SER ILHA
Pinturas recentes de Felipe Góes
A exposição “Ser Ilha” do paulistano Felipe Góes traz oito pinturas realizadas pelo artista nos últimos anos. Como fragmentos de um arquipélago íntimo, essas obras emergem de uma constelação mais ampla da trajetória do artista — paisagens que flertam com o que não se ancora no mundo visível: o cosmos, o universo, as camadas telúricas do imaginário. Para esta mostra, foram escolhidas aquelas que, de algum modo, orbitam a ideia da ilha — não apenas como lugar, mas como estado, condição, presença.

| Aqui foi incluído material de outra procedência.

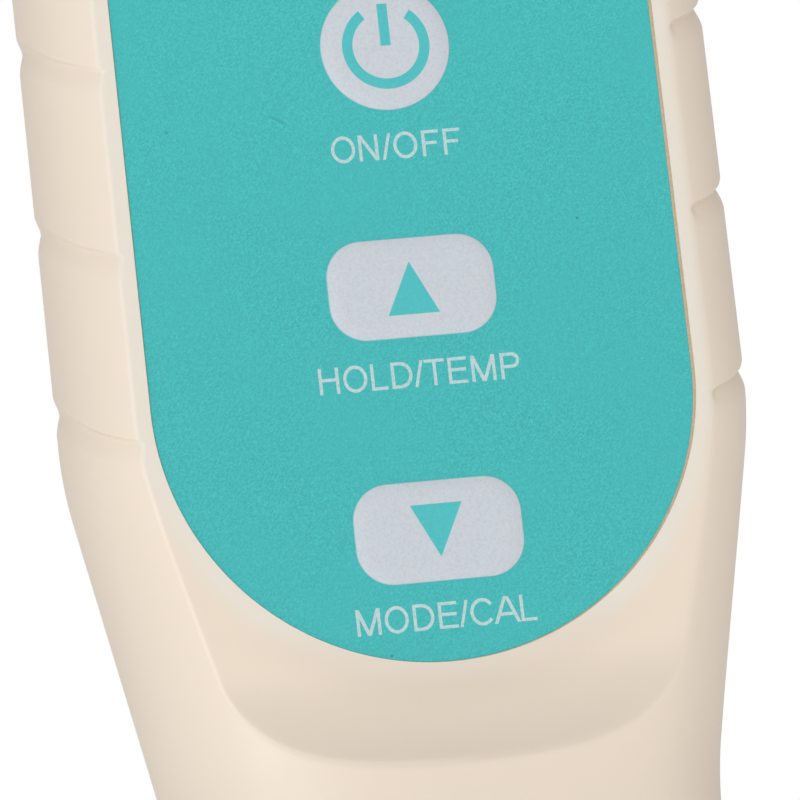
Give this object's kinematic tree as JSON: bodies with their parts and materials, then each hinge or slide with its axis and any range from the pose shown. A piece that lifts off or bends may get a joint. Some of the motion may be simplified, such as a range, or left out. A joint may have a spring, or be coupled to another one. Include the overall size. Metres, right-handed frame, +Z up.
{
  "type": "water quality tester",
  "caption": "Pen-style water tester: tapered housing with front keypad and display, battery cap, screw-collared probe and protective cap.",
  "frame": {"origin": "on the probe's axis, at the foot of the protective cap that the tester stands on", "axes": "+Z up the long axis to the lanyard eye, -Y out of the display and keypad face, +X to the right"},
  "size_m": [0.041, 0.0286, 0.1888],
  "materials": {
    "housing_plastic": "satin cream ABS with a fine moulded grain",
    "cap_plastic": "satin teal ABS",
    "overlay_film": "fine-grained teal polyester film",
    "key_plastic": "smooth pale bluish-grey embossed pad",
    "window_plastic": "clear acrylic",
    "display_glass": "grey-green display glass",
    "dark_plastic": "black ABS",
    "board_laminate": "green solder mask",
    "part_metal": "tinned cans and metal-clad switches",
    "screw_steel": "stainless steel",
    "cell_steel": "nickel-plated steel can",
    "contact_brass": "gold-flashed contact metal",
    "seal_rubber": "black nitrile rubber",
    "ribbon_plastic": "amber polyimide film",
    "probe_plastic": "black moulded resin",
    "bulb_glass": "thin clear glass",
    "junction_ceramic": "white porous ceramic",
    "clear_plastic": "clear moulded styrene",
    "sponge_foam": "pale yellow cellulose sponge"
  },
  "bodies": {
    "housing": {"front_shell": "housing_plastic", "rear_shell": "housing_plastic", "shell_gasket": "seal_rubber", "front_overlay": "overlay_film", "display_window": "window_plastic", "lcd_glass": "display_glass", "lcd_frame": "dark_plastic", "lcd_connectors": "seal_rubber", "main_board": "board_laminate", "processor_chip": "dark_plastic", "board_parts": "part_metal", "board_screws": "screw_steel", "shell_screws": "screw_steel", "battery_tube": "dark_plastic", "battery_tube_oring": "seal_rubber", "battery_spring": "contact_brass", "battery_contact_strip": "contact_brass", "battery_cell_1": "cell_steel", "battery_cell_2": "cell_steel", "battery_cell_3": "cell_steel", "battery_cell_4": "cell_steel", "probe_spigot": "dark_plastic", "socket_pins": "contact_brass", "socket_board": "board_laminate", "ribbon_cable": "ribbon_plastic", "power_switch": "part_metal", "up_switch": "part_metal", "down_switch": "part_metal"},
    "battery_lid": {"battery_cap": "cap_plastic", "battery_cap_contact": "contact_brass"},
    "probe": {"probe_stem": "probe_plastic", "probe_plug_oring": "seal_rubber", "probe_cap_oring": "seal_rubber", "probe_guard": "probe_plastic", "ph_bulb": "bulb_glass", "temperature_sensor": "screw_steel", "conductivity_pins": "screw_steel", "reference_junction": "junction_ceramic"},
    "collar": {"probe_collar": "cap_plastic"},
    "cap": {"protective_cap": "clear_plastic", "cap_sponge": "sponge_foam"},
    "power_button": {"power_key": "key_plastic", "power_plunger": "dark_plastic"},
    "up_button": {"up_key": "key_plastic", "up_plunger": "dark_plastic"},
    "down_button": {"down_key": "key_plastic", "down_plunger": "dark_plastic"}
  },
  "joints": [
    {"name": "battery_lid_pull", "type": "slide", "parent": "housing", "child": "battery_lid", "axis": [0, 0, 1], "range_m": [0, 0.018]},
    {"name": "probe_pull", "type": "slide", "parent": "housing", "child": "probe", "axis": [0, 0, -1], "range_m": [0, 0.018]},
    {"name": "collar_turn", "type": "hinge", "parent": "probe", "child": "collar", "pos_m": [0, 0, 0.0535], "axis": [0, 0, 1], "range_deg": [0, 540]},
    {"name": "cap_pull", "type": "slide", "parent": "probe", "child": "cap", "axis": [0, 0, -1], "range_m": [0, 0.042]},
    {"name": "power_press", "type": "slide", "parent": "housing", "child": "power_button", "axis": [0, 1, 0], "range_m": [0, 0.00035], "stiffness_N_per_m": 2000, "springref_m": -0.0002},
    {"name": "up_press", "type": "slide", "parent": "housing", "child": "up_button", "axis": [0, 1, 0], "range_m": [0, 0.00035], "stiffness_N_per_m": 2000, "springref_m": -0.0002},
    {"name": "down_press", "type": "slide", "parent": "housing", "child": "down_button", "axis": [0, 1, 0], "range_m": [0, 0.00035], "stiffness_N_per_m": 2000, "springref_m": -0.0002}
  ]
}
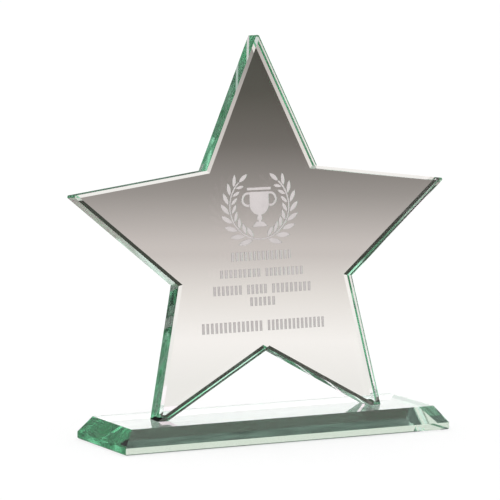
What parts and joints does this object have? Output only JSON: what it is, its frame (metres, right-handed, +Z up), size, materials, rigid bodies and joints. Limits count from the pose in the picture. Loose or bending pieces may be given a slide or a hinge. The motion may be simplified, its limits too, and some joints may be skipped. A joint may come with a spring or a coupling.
{
  "type": "star trophy",
  "caption": "Free-standing glass award: a star plate with an engraved face, leaning back slightly, bonded by two feet to a long bevelled base.",
  "frame": {"origin": "on the surface that the trophy stands on, under the middle of the base", "axes": "+Z up; -Y is the engraved front; +X along the length of the base, to the right of someone facing the engraving"},
  "size_m": [0.2122, 0.06, 0.2068],
  "materials": {
    "star_glass": "polished jade-tinted float glass, sandblasted pockets on the face",
    "base_glass": "polished jade-tinted float glass with wide bevels",
    "bond": "clear cured adhesive"
  },
  "bodies": {
    "root": {"star_plate": "star_glass", "base_plinth": "base_glass", "bond_film_left": "bond", "bond_film_right": "bond"}
  },
  "joints": []
}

Mas, afinal, o que é uma ilha?
Se nos ativermos a alguns dos sentidos dados pelo dicionário[1], podemos entendê-la geograficamente como “porção de terra com área não tão grande quanto um continente e cercada de água por todos os lados”, ou ainda, por extensão, como “aquilo que se assemelha a uma ilha por estar isolado ou afastado do mundo que o cerca”.
“Ser Ilha”, por sua vez, que dá o título à exposição, abre diversas chaves de leitura. Desde pensar o ser humano que, sendo “como uma ilha”, pode ser/ estar reflexivo, em isolamento, ou reforçando seus valores, princípios e identidade, ou até mesmo, resistindo diante de uma situação em que todo seu entorno pulsa em outras direções.
Podemos ainda pensar em ilha como lugar-refúgio, espaço seguro, de proteção, em que temos quase um santuário onde nos abrigar.
Mas é possível também pensarmos em “Ser Ilha” não como uma metáfora para o ser humano e suas necessidades, mas ela própria como um ser em si, dotado de presença e de existência. Esse deslocamento, nos endereçaria a outros campos como a ecologia, as cosmologias indígenas, e mesmo, a ontologia que reconhece a potência dos objetos e das paisagens como formas de existência.
Deixemos ao espectador divagar sobre esses sentidos e percorrer esta exposição entrelaçando-os, se o quiser.
Aqui, vemos obras que, sugerindo ilhas como “porções de terra” ou “entes em si”, podem suscitar diferentes sentimentos: um primeiro, de proximidade como se visitássemos uma paisagem já conhecida e que é passível de ser experienciada; um segundo, de tensão e mistério, que tanto pode hipnotizar, quanto intrigar. Desse lugar, não sabemos como nos aproximar, e nem se devemos fazê-lo, porque não temos ideia do que esperar.
No primeiro caso, vemos telas de diferentes formatos que sugerem lugares quentes, cheios de árvores, luzes fluorescentes, contornos transbordantes e incertos que disparam pensamentos, lembranças, cheiros, sons. Tudo palpita, são lugares férteis. Em certos momentos, como na Pintura 382, a dimensão da tela em escala humana nos coloca dentro da pintura, como ativos participantes e não como seres que contemplam. O que sentimos é que estamos diante de algo com o qual podemos interagir.
Também em escala humana, mas disparadora de sensações opostas é a Pintura 423. Com esta obra mais complexa e enigmática o primeiro contato é inexplicável e não ousamos tomar parte. Ela não é amigável, mas exerce o poder de nos fascinar. Sentimos uma espécie de ambivalência afetiva - o que acontece nessa ilha? Posso entrar? Devo? A Pintura 423 é como o núcleo das ilhas mais misteriosas, por assim dizer.
Mais distante é a vista que Pintura 360 oferece. Não conseguimos compreender a configuração dos espaços que o artista nos propõe por meio das diversas camadas de tintas que se sobrepõem. Nessa visão quase geológica, percebemos as camadas da própria terra — crosta, manto, núcleo — espelhadas na materialidade da pintura.
As ilhas de Felipe Góes não existem no mundo real. São fabulações, construídas sem mapa ou bússola, nascidas no instante do gesto. São invenções que ganham corpo à medida que são pintadas, como se o artista criasse territórios à deriva, onde podemos nos perder — ou nos encontrar.
Diante dessas ilhas, o que nos acontece é um deslocamento: ora imaginamos, ora reconhecemos; ora sonhamos, ora tememos. Entre o isolamento e o acolhimento, entre o real e o irreal, habitamos por instantes a condição de Ser Ilha.
Texto de Renata Rocco
Junho de 2025
Exposição individual "Ser Ilha" na Zipper Galeria, São Paulo, SP.